É possível que os arbustos cultivados na Terra Santa fossem variedades que não se encontravam no estado silvestre e a composição química da secreção poderá ter sido distinta da encontrada no habitat natural (quimiotipos).
Em 1760, foi publicado, em Londres, um ensaio sobre o cultivo de bálsamo na Arábia (An Essay Upon the Virtues of Balm of Gilead), que incluiu uma gravura na qual se observa um janízaro guardando um arbusto de bálsamo, provavelmente para reforçar o valor simbólico e material destas plantas, já que os janízaros eram a mais temível tropa de elite do império otomano.
Três anos depois, o botânico Pehr Forsskal (1732-1763), ao serviço do rei da Dinamarca e da Noruega, e tendo como mentor o botânico Carl Lineu (1707-1778), partiu para o sul da Península Arábica, na demanda da árvore-do-bálsamo bíblico.
Seguindo as informações escritas pelos autores clássicos greco-romanos, tê-la-á encontrado em Oude, no Iémen, região que se acreditava corresponder ao lendário reino de Sabá.

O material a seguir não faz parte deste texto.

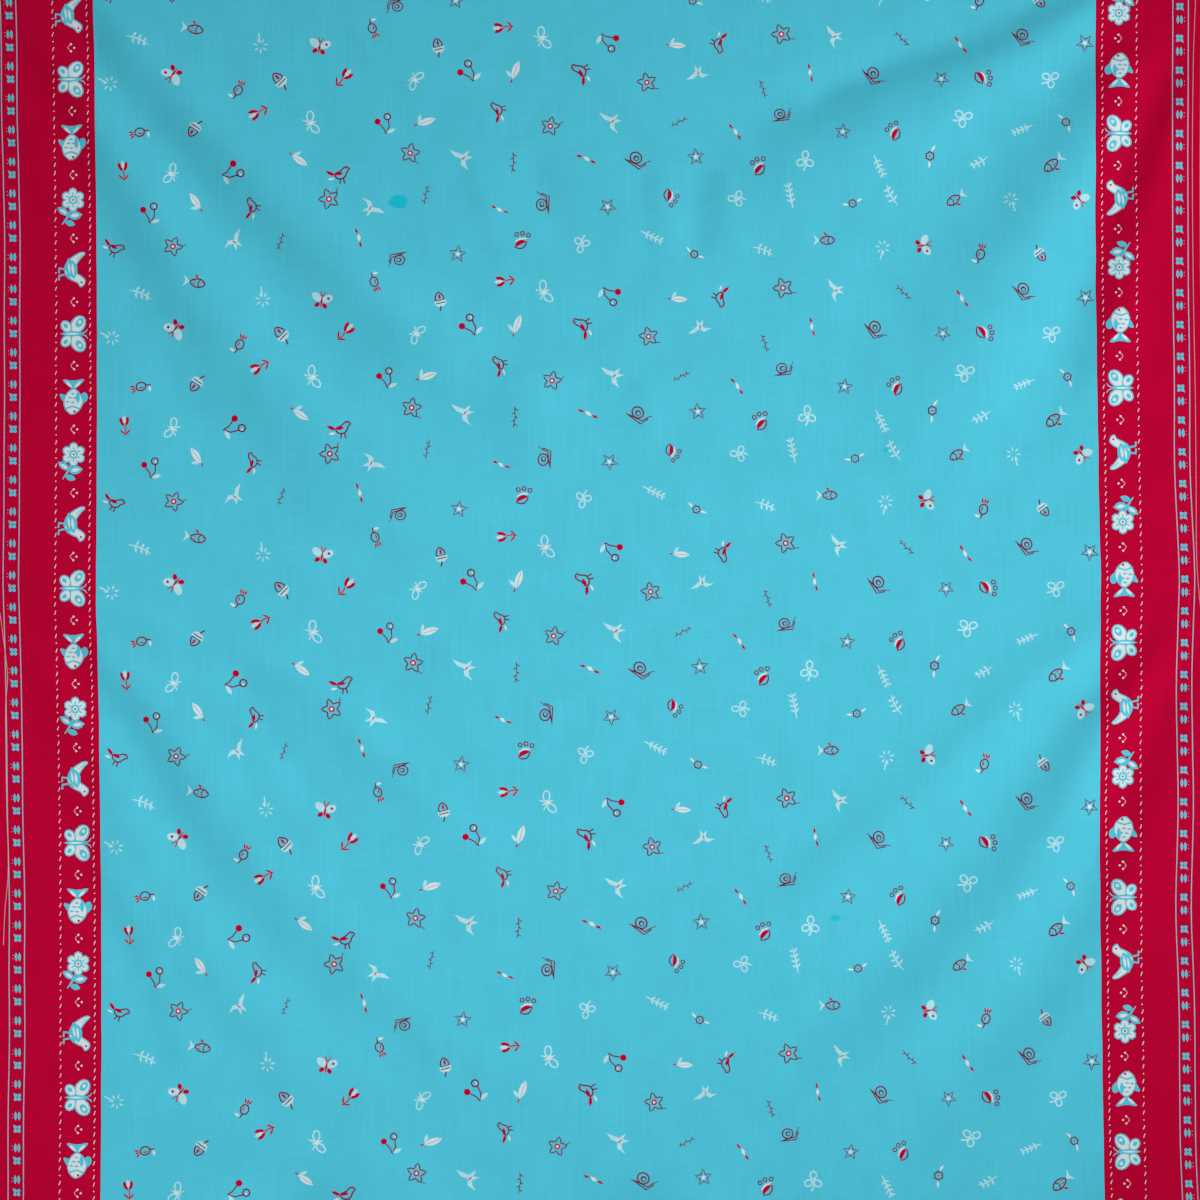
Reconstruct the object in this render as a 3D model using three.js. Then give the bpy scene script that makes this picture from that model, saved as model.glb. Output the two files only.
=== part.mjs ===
// Printed dress cotton, one loom width, hanging from its top edge.
// Millimetres, +Z up, +X to the viewer's right, -Y towards the viewer.
// The origin is the middle of the top edge.
import * as THREE from 'three';
import { mergeVertices } from 'three/addons/utils/BufferGeometryUtils.js';

// The cloth. It was cut 914 mm (36 inches) wide and 1000 mm long, and its folds take up 2 mm each way.
const WIDTH = 912;
const LENGTH = 998;
const WALL = 1.5;

// How it hangs
const LEAN = 7;             // the foot hangs this far to the right of the top edge
const SIDE_HOLD = 474;      // the selvedges are drawn out again this far below the top edge
const SCALLOP = 2.5;        // between held points a selvedge draws in this far
const BILLOW = 15;          // the middle stands this far forward of the selvedges
const BILLOW_FULL = 260;    // the billow is whole from here down
const CORNER_FLAT = 42;     // the top corners lie flat where they are held, this far from both edges
const CORNER_BLEND = 60;    // and the folds reach their full height over this distance

// The loose foot, below the last of the held points. Its waves start this far below the top edge
// and are highest at the cut edge. `wave` is from one crest to the next.
const FOOT_TOP = 880;
const FOOT_WAVES = [
  { wave: 205, crestAt: -160, rise: 4 },
  { wave: 118, crestAt: 60, rise: 3 },
];

// Fineness of the surface
const CELLS_ACROSS = 46;
const CELLS_DOWN = 50;
const CORNERS_PER_CELL = 6; // two triangles
const CURVE_STEPS = 24;

// The folds. `path` is the [x, z] places that a fold passes, from where it starts to where it fades
// out. `slim` and `broad` are its half-widths at the two ends. A ridge has a rise above 0 and stands
// towards the viewer. A valley's rise is below 0.
const FOLDS = [
  // From the top left corner, the highest first
  { slim: 14, broad: 38, rise: -3.6,
    path: [[-430, -8], [-373, -101], [-299, -182], [-229, -265], [-150, -340]] },
  { slim: 16, broad: 35, rise: 3.9,
    path: [[-412, -4], [-319, -104], [-225, -204], [-124, -296], [-20, -385]] },
  { slim: 14, broad: 46, rise: 4.7,
    path: [[-440, -10], [-366, -142], [-287, -273], [-182, -383], [-50, -455]] },
  // From the top right corner, the highest first
  { slim: 12, broad: 22, rise: -2.9,
    path: [[440, -2], [342, -37], [243, -72], [148, -116], [43, -149]] },
  { slim: 14, broad: 39, rise: 5.8,
    path: [[442, -6], [359, -53], [278, -102], [193, -145], [94, -183]] },
  { slim: 18, broad: 47, rise: -2.1,
    path: [[446, -10], [366, -86], [293, -168], [224, -254], [150, -335]] },
  { slim: 14, broad: 56, rise: 5,
    path: [[450, -14], [391, -108], [337, -204], [278, -299], [214, -393]] },
  { slim: 14, broad: 33, rise: -3,
    path: [[454, -30], [417, -121], [380, -212], [346, -305], [308, -400]] },
  { slim: 12, broad: 22, rise: 3.3,
    path: [[456, -70], [431, -144], [406, -220], [390, -295], [365, -370]] },
  // From the left selvedge at half height, the highest first
  { slim: 12, broad: 24, rise: 2.9,
    path: [[-444, -472], [-341, -502], [-228, -546], [-144, -624], [-60, -702]] },
  { slim: 15, broad: 38, rise: 3.6,
    path: [[-444, -472], [-345, -556], [-277, -656], [-191, -746], [-85, -815]] },
  { slim: 15, broad: 34, rise: -2.5,
    path: [[-449, -476], [-363, -574], [-310, -674], [-212, -786], [-105, -860]] },
  { slim: 12, broad: 34, rise: 2,
    path: [[-452, -480], [-385, -594], [-327, -712], [-243, -814], [-140, -896]] },
  // From the right selvedge at half height, the highest first
  { slim: 14, broad: 23, rise: 2.7,
    path: [[446, -474], [346, -532], [262, -611], [176, -689], [80, -754]] },
  { slim: 14, broad: 30, rise: -2.8,
    path: [[448, -478], [359, -564], [285, -663], [209, -761], [115, -843]] },
  { slim: 12, broad: 32, rise: 3.6,
    path: [[452, -482], [379, -588], [317, -701], [233, -799], [135, -882]] },
  { slim: 10, broad: 34, rise: -2.4,
    path: [[456, -500], [406, -612], [355, -724], [280, -834], [195, -910]] },
  // A soft ridge left of the middle, where the upper fans meet
  { slim: 20, broad: 33, rise: 2.1,
    path: [[-54, -308], [-47, -350], [-26, -405]] },
];

const smooth = (edge0, edge1, x) => THREE.MathUtils.smoothstep(x, edge0, edge1);

// The points along a fold, on a smooth curve through its path, with the half-width and rise at each.
function traceFold({ path, slim, broad, rise }) {
  const curve = new THREE.SplineCurve(path.map(([x, z]) => new THREE.Vector2(x, z)));
  return curve.getPoints(CURVE_STEPS).map((place, i) => {
    const t = i / CURVE_STEPS;
    return {
      x: place.x,
      z: place.y,
      halfWidth: THREE.MathUtils.lerp(slim, broad, t),
      rise: rise * smooth(0, 0.2, t) * (1 - smooth(0.72, 1, t)),
    };
  });
}

const TRACED_FOLDS = FOLDS.map(traceFold);

// How far one fold lifts the point (x, z): a soft bell across the fold, at its nearest place.
function foldRise(steps, x, z) {
  let nearest = Infinity;
  let rise = 0;
  for (let i = 0; i < CURVE_STEPS; i += 1) {
    const a = steps[i];
    const b = steps[i + 1];
    const dx = b.x - a.x;
    const dz = b.z - a.z;
    const along = ((x - a.x) * dx + (z - a.z) * dz) / (dx * dx + dz * dz);
    const t = THREE.MathUtils.clamp(along, 0, 1);
    const distance = Math.hypot(x - a.x - t * dx, z - a.z - t * dz);
    if (distance < nearest) {
      nearest = distance;
      const halfWidth = THREE.MathUtils.lerp(a.halfWidth, b.halfWidth, t);
      rise = THREE.MathUtils.lerp(a.rise, b.rise, t) * Math.exp(-((distance / halfWidth) ** 2));
    }
  }
  return rise;
}

// How far the waves lift the cut edge at the foot.
function footRise(x) {
  return FOOT_WAVES.reduce(
    (sum, { wave, crestAt, rise }) => sum + rise * Math.cos((2 * Math.PI * (x - crestAt)) / wave),
    0,
  );
}

// How far the cloth stands towards the viewer at (x, z).
function lift(x, z) {
  const drop = -z;
  const billow = BILLOW * Math.cos((Math.PI * x) / WIDTH) * smooth(0, BILLOW_FULL, drop);
  const folds = TRACED_FOLDS.reduce((sum, steps) => sum + foldRise(steps, x, z), 0);
  const foot = footRise(x) * smooth(FOOT_TOP, LENGTH, drop);
  const fromCorner = Math.max(WIDTH / 2 - Math.abs(x), drop);
  return (billow + folds + foot) * smooth(CORNER_FLAT, CORNER_FLAT + CORNER_BLEND, fromCorner);
}

// How far the cloth lies to the right of where it would hang square.
function sideways(x, z) {
  const drawIn = Math.abs(Math.sin((Math.PI * z) / SIDE_HOLD));
  return (-LEAN * z) / LENGTH - (SCALLOP * drawIn * x) / (WIDTH / 2);
}

// Gives each cell the diagonal that runs with the folds, down and towards the middle.
function turnDiagonals(block) {
  const index = block.getIndex();
  const points = block.getAttribute('position');
  for (let i = 0; i < index.count; i += CORNERS_PER_CELL) {
    const [a, b, d, , c] = index.array.slice(i, i + CORNERS_PER_CELL);
    const slant = (points.getX(d) - points.getX(b)) * (points.getZ(d) - points.getZ(b));
    const side = points.getX(b) + points.getX(d);
    if (slant * side < 0) {
      index.array.set([a, b, c, a, c, d], i);
    }
  }
}

// One wall of cloth: a thin block of square cells, with every point moved to where the cloth hangs.
function clothGeometry() {
  const block = new THREE.BoxGeometry(WIDTH, WALL, LENGTH, CELLS_ACROSS, 1, CELLS_DOWN);
  block.translate(0, 0, -LENGTH / 2);
  turnDiagonals(block);
  block.deleteAttribute('normal');
  block.deleteAttribute('uv');
  const wall = mergeVertices(block);
  const points = wall.getAttribute('position');
  for (let i = 0; i < points.count; i += 1) {
    const x = points.getX(i);
    const z = points.getZ(i);
    points.setX(i, x + sideways(x, z));
    points.setY(i, points.getY(i) - lift(x, z));
  }
  wall.computeVertexNormals();
  return wall;
}

const printedCotton = new THREE.MeshStandardMaterial({
  color: 0x4bbfd3,
  roughness: 0.85,
  metalness: 0,
});

const cloth = new THREE.Mesh(clothGeometry(), printedCotton);
cloth.name = 'cloth';

const hungLength = new THREE.Group();
hungLength.add(cloth);

export default hungLength;
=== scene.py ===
"""A hung length of printed dress cotton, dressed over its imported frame.

The cloth is one woven sheet. Its print is drawn flat, in millimetres, on the cloth as it was cut:
u runs across to the viewer's right from the middle, and v runs up from the top edge, so every place
on the cloth has v below 0. The printed sheet is then cut into triangles along the edges of its inks
and moved to where the cloth hangs.
"""
import math
import random
from collections import namedtuple

import bpy
import numpy as np
from bpy.props import FloatProperty, FloatVectorProperty, IntProperty, PointerProperty
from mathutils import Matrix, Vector, noise
from mathutils.geometry import delaunay_2d_cdt


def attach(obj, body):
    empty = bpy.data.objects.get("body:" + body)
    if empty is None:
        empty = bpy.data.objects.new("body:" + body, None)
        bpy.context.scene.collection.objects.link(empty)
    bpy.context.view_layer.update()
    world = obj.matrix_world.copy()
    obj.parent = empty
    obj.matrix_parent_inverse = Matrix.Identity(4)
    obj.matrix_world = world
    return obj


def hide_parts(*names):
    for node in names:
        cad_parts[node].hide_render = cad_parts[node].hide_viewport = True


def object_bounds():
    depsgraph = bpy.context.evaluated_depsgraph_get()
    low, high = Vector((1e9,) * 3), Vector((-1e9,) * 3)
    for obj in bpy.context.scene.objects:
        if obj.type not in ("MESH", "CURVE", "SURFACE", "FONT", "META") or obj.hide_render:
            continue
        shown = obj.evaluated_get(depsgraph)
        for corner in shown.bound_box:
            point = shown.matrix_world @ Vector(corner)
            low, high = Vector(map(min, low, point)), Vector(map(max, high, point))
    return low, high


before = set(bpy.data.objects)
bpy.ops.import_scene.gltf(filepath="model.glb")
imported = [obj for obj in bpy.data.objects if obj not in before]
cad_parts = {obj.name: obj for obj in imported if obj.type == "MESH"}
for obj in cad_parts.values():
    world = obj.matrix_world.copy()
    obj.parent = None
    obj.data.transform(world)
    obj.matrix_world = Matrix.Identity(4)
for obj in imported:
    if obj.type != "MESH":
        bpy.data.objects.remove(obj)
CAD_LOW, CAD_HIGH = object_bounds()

bl_info = {
    "name": "Printed cotton length",
    "version": (1, 0, 0),
    "blender": (4, 5, 0),
    "location": "3D View > Sidebar > Cotton",
    "description": "Builds a hung length of printed cotton with a border down each selvedge",
    "category": "Add Mesh",
}

MM = 0.001
TURN = 2 * math.pi

# The inks, in the order of the cloth's material slots. The same inks follow for the reverse side.
INKS = ("turquoise", "crimson", "fine_crimson", "white", "thin_white", "pale_blue", "cream")
BLUE, RED, FINE, WHITE, THIN, PALE, CREAM = INKS


# Sizes and colours that a user would change

def measure(name, description, default, unit="LENGTH"):
    return FloatProperty(name=name, description=description, default=default, unit=unit)


def colour(name, description, default):
    return FloatVectorProperty(
        name=name, description=description, default=default, subtype="COLOR", size=3, min=0, max=1)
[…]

Os resultados desta expedição foram publicados postumamente, porque Forsskal faleceu durante a expedição, vítima de malária.
O nome bálsamo-de-guilead foi, também, atribuído a outras plantas, por exemplo, aos botões foliares do choupo-do-bálsamo [Populus × jackii Sarg. (= Populus gileadensis Rouleau)] que é um híbrido entre as espécies Populus deltoides W.Bartram ex Marshall e Populus balsamifera L., e do qual se obtém uma secreção com usos medicinais, embora esta planta em nada se relacione com o bálsamo bíblico.
Novas produções de bálsamo em Israel
A reintrodução da espécie Commiphora gileadensis (L.) C.Chr. em Israel para a produção de bálsamo foi tentada diversas vezes sem sucesso até que, em 2008, se conseguiu estabelecer uma plantação em Jericó, próximo da área onde havia sido cultivado durante mais de 1000 anos.
Esta plantação tem dimensão suficiente para produzir bálsamo comercial; além de bálsamo, também cultivam outras plantas bíblicas, como as plantas produtoras de incenso (Boswellia sacra Flueck.) e mirra.
No domínio das aplicações medicinais, o bálsamo-de-guilead demonstrou, em ensaios desenvolvidos em laboratório (in vitro e in vivo), uma assinalável capacidade anti-inflamatória e anti-cancerígena, havendo muita expectativa quanto ao seu futuro uso na medicina convencional.